How Netflix Could Suffer Blockbuster's Fate - _halcyon_
http://www.marketwatch.com/story/how-netflix-could-suffer-blockbusters-fate-2013-05-01

======
ctdonath
Netflix's vulnerability is content offerings: it _must_ have the biggest
selection of movies possible. Much of its audience relies on it being the
near-sole source of content, being unwilling to fiddle with more than 2-3
content providers (ex.: I'm content with Netflix for bulk/old content, iTunes
for premium, and Redbox for latest & cheap...if it's not there, I'm not
watching it).
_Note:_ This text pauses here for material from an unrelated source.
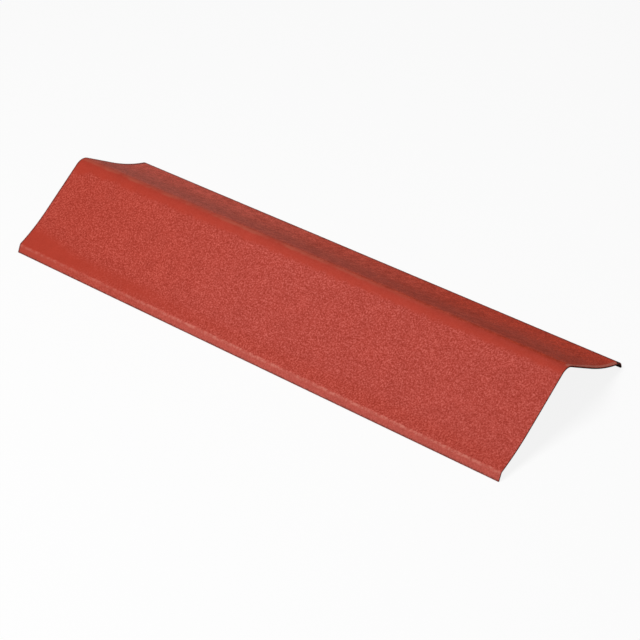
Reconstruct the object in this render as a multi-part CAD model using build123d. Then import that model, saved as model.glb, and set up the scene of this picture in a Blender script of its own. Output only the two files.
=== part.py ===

A headline today notes Netflix is about to lose >1700 titles
soon for want of licensing; I wonder how much of my 100+ item queue is going
to evaporate as a result, and how annoyed I'll be (there's no hint as to
what's going away).

Word now is Netflix is starting to focus on "exclusive content". That's fine,
so long as it is _not_ to the _exclusion_ of other content. I'm not interested
in House Of Cards or other particular shows to the point of giving up anything
else I want to see on a moment's notice. Be sure there's enough available that
there's far more I want to see than I possibly can at any given time. When
users go to Netflix and decide "there's nothing I want to watch", it dies.

Losing prolific titles in favor for a handful of high-profile exclusive
offerings? Doom awaits.

------
zwieback
Horrible article, poorly written plug for "plateaus". Somebody should tell the
authors of this article about "House of Cards", apparently they missed the
fact that Netflix is trying to become a content provider.